### Objective
Quote precisely the run of lines opening with the line containing "for name, piece" and closing with the line containing "obj.matrix_world = world", and nothing else.
━━━
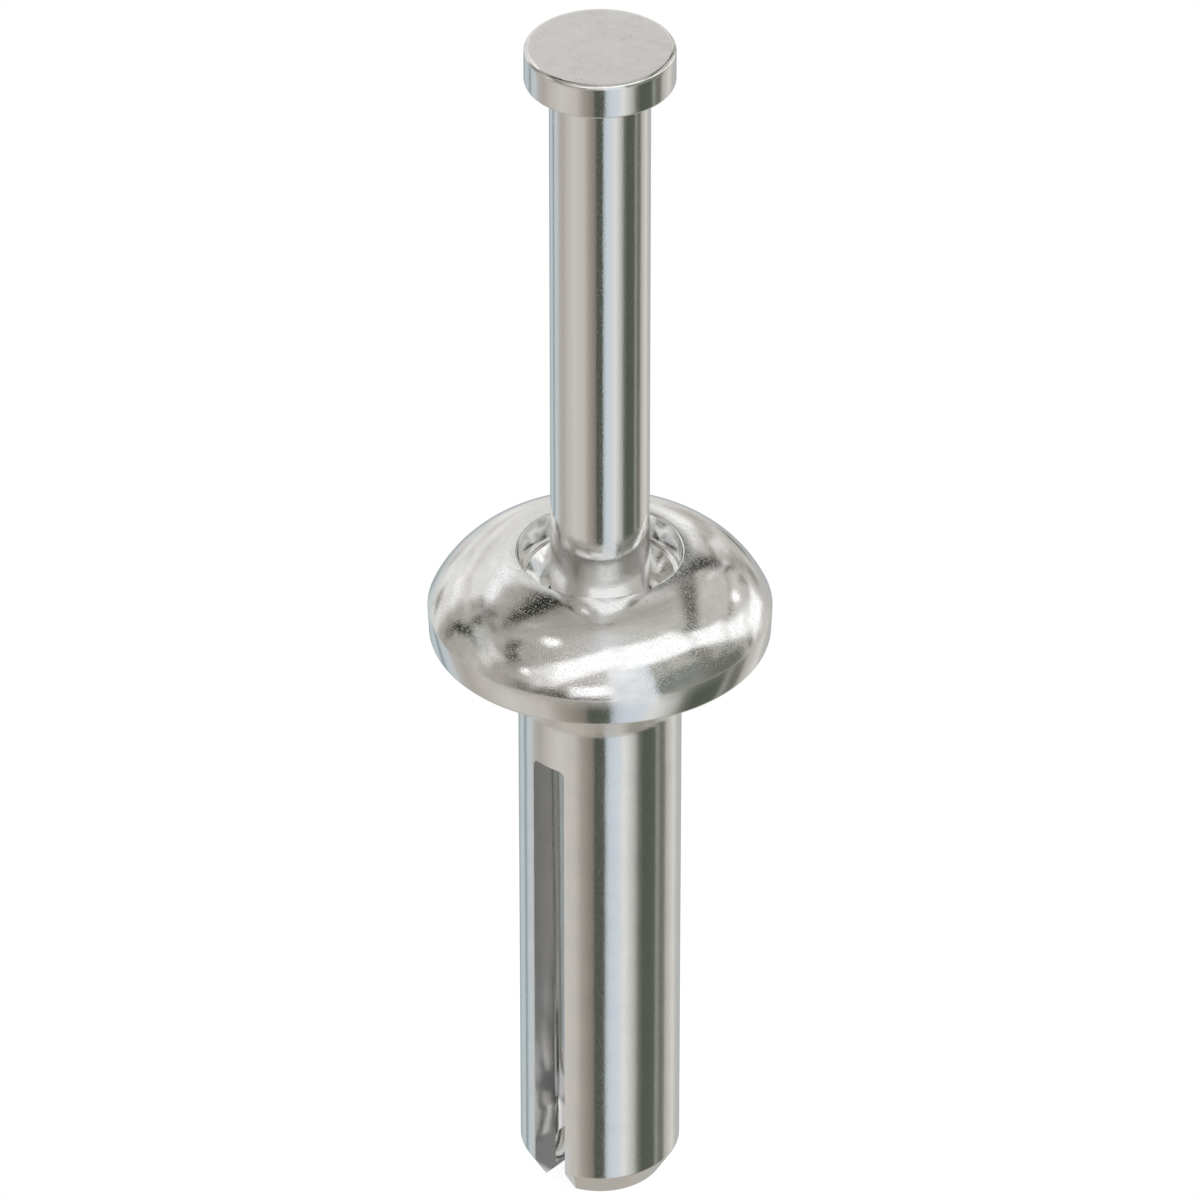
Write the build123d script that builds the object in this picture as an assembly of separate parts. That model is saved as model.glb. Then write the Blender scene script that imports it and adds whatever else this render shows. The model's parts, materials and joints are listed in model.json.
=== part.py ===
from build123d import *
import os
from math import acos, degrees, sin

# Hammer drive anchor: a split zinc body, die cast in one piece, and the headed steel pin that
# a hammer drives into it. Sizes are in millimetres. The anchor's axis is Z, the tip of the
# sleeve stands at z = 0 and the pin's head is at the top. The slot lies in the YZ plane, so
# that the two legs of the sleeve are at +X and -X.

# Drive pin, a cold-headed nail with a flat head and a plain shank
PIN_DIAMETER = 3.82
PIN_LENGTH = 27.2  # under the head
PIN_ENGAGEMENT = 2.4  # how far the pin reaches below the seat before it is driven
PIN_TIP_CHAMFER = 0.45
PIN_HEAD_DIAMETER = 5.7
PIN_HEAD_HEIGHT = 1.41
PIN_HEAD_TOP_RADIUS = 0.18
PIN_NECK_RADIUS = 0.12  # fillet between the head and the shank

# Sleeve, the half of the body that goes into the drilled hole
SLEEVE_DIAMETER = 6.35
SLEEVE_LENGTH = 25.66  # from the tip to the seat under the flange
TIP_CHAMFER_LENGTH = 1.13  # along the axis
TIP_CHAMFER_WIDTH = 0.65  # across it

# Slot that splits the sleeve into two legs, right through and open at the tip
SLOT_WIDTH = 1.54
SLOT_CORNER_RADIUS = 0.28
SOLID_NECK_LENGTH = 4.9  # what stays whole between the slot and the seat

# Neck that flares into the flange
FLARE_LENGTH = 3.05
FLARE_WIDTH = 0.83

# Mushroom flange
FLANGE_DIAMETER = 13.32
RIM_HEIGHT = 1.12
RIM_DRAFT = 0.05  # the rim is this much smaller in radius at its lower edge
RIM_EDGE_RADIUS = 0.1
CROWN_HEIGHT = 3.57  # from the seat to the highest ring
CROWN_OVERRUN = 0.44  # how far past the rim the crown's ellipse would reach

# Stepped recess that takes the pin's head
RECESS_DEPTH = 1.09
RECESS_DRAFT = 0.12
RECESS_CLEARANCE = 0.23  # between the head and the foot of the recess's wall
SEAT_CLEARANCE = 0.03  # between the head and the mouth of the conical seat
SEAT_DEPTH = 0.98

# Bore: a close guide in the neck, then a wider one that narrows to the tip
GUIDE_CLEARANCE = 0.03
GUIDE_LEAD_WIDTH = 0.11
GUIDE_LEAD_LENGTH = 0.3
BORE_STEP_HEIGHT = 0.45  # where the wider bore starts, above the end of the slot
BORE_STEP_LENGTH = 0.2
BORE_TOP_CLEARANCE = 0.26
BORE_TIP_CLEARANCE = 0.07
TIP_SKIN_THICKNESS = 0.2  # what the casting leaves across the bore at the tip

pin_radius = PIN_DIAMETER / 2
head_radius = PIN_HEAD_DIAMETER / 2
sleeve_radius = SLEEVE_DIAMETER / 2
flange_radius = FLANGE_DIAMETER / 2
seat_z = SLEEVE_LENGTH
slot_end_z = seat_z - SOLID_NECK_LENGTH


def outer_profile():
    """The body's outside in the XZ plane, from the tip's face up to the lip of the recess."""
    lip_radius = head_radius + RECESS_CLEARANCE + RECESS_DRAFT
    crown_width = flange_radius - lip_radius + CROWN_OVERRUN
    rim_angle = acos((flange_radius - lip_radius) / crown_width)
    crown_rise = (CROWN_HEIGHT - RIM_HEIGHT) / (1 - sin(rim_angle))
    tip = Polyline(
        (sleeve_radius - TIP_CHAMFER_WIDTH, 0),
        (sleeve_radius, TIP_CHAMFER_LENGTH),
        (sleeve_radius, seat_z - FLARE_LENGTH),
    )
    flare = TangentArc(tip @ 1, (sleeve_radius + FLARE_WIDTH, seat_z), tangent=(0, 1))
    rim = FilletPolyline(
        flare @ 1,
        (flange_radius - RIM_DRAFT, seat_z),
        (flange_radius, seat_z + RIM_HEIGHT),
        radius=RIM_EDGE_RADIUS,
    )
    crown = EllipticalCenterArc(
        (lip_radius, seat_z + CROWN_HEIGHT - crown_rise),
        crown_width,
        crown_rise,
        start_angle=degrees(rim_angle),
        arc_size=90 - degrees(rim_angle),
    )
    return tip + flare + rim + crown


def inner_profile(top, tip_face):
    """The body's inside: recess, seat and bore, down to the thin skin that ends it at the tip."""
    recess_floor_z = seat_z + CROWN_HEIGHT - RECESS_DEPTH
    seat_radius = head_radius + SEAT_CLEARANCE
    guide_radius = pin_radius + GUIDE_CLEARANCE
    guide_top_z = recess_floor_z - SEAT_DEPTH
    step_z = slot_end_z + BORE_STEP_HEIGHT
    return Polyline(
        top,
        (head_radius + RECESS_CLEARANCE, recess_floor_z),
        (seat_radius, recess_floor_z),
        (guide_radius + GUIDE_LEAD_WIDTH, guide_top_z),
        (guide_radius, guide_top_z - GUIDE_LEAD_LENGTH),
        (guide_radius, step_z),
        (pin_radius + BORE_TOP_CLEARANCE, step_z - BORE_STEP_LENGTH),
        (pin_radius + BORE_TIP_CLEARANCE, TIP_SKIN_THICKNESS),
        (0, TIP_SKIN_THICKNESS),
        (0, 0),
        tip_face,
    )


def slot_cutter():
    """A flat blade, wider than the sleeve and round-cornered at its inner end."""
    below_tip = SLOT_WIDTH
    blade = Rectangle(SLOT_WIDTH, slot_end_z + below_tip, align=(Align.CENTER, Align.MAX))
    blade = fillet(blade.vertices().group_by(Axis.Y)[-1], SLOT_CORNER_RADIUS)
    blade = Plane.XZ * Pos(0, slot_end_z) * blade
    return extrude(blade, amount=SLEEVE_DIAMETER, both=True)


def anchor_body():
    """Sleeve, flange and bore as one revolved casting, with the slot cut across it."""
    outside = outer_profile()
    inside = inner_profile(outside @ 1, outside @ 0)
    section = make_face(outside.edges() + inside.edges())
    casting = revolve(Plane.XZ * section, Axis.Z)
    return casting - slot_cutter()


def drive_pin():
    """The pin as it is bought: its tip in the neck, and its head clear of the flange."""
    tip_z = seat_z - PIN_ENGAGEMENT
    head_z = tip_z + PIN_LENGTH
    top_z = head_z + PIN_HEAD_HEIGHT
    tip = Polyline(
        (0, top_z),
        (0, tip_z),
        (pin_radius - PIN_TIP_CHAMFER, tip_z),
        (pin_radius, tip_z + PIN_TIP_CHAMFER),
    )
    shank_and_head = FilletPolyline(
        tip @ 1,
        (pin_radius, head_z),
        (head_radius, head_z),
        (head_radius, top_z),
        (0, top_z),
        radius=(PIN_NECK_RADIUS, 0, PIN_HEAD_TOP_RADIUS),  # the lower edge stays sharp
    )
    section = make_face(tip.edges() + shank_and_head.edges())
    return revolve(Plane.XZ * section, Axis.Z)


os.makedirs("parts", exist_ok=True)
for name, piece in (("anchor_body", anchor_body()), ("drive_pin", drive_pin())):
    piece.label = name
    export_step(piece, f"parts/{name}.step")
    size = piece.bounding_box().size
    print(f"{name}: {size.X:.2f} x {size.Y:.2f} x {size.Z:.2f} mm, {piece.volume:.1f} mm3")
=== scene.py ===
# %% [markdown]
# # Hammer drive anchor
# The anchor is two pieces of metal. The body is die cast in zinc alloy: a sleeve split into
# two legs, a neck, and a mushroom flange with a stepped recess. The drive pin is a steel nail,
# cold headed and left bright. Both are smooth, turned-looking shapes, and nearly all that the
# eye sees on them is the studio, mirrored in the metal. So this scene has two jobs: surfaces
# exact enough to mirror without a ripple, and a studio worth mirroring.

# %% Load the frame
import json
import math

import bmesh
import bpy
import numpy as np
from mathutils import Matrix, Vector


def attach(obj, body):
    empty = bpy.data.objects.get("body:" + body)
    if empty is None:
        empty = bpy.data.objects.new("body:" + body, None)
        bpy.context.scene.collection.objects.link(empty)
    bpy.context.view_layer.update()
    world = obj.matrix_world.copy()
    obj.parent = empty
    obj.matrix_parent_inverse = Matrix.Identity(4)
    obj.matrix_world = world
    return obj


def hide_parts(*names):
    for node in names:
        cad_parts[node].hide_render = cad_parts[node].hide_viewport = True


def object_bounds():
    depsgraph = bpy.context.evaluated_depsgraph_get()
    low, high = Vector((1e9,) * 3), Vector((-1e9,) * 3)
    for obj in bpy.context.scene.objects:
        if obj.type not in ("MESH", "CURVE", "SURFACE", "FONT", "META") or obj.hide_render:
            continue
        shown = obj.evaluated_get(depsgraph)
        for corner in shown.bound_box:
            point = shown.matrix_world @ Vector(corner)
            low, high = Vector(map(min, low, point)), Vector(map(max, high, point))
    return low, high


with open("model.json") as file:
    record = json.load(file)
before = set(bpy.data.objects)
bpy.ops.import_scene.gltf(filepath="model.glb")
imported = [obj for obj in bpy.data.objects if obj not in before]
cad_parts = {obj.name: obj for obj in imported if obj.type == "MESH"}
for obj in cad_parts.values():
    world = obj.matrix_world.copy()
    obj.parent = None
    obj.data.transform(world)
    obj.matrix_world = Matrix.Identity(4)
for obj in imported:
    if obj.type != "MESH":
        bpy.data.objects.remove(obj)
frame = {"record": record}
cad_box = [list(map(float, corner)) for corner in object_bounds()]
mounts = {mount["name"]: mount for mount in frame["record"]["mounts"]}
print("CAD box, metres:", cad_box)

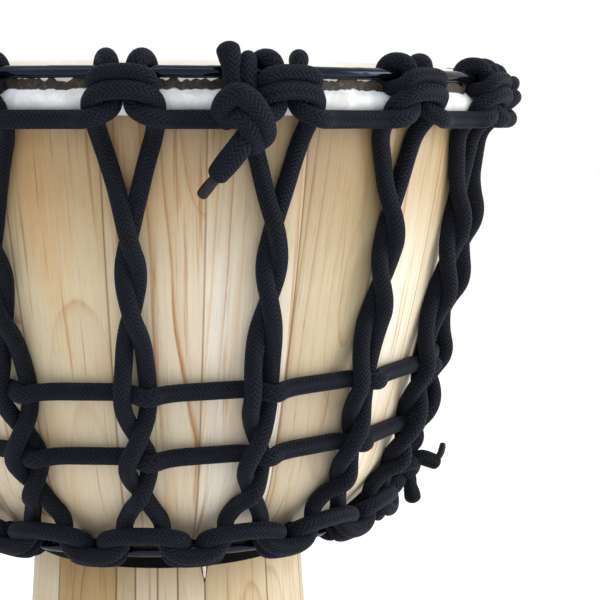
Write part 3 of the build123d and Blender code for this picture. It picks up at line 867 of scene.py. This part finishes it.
━━━
### Result for this task
for name, piece in (("anchor_body", anchor_body()), ("drive_pin", drive_pin())):
    piece.label = name
    export_step(piece, f"parts/{name}.step")
    size = piece.bounding_box().size
    print(f"{name}: {size.X:.2f} x {size.Y:.2f} x {size.Z:.2f} mm, {piece.volume:.1f} mm3")
=== scene.py ===
# %% [markdown]
# # Hammer drive anchor
# The anchor is two pieces of metal. The body is die cast in zinc alloy: a sleeve split into
# two legs, a neck, and a mushroom flange with a stepped recess. The drive pin is a steel nail,
# cold headed and left bright. Both are smooth, turned-looking shapes, and nearly all that the
# eye sees on them is the studio, mirrored in the metal. So this scene has two jobs: surfaces
# exact enough to mirror without a ripple, and a studio worth mirroring.

# %% Load the frame
import json
import math

import bmesh
import bpy
import numpy as np
from mathutils import Matrix, Vector


def attach(obj, body):
    empty = bpy.data.objects.get("body:" + body)
    if empty is None:
        empty = bpy.data.objects.new("body:" + body, None)
        bpy.context.scene.collection.objects.link(empty)
    bpy.context.view_layer.update()
    world = obj.matrix_world.copy()
    obj.parent = empty
    obj.matrix_parent_inverse = Matrix.Identity(4)
    obj.matrix_world = world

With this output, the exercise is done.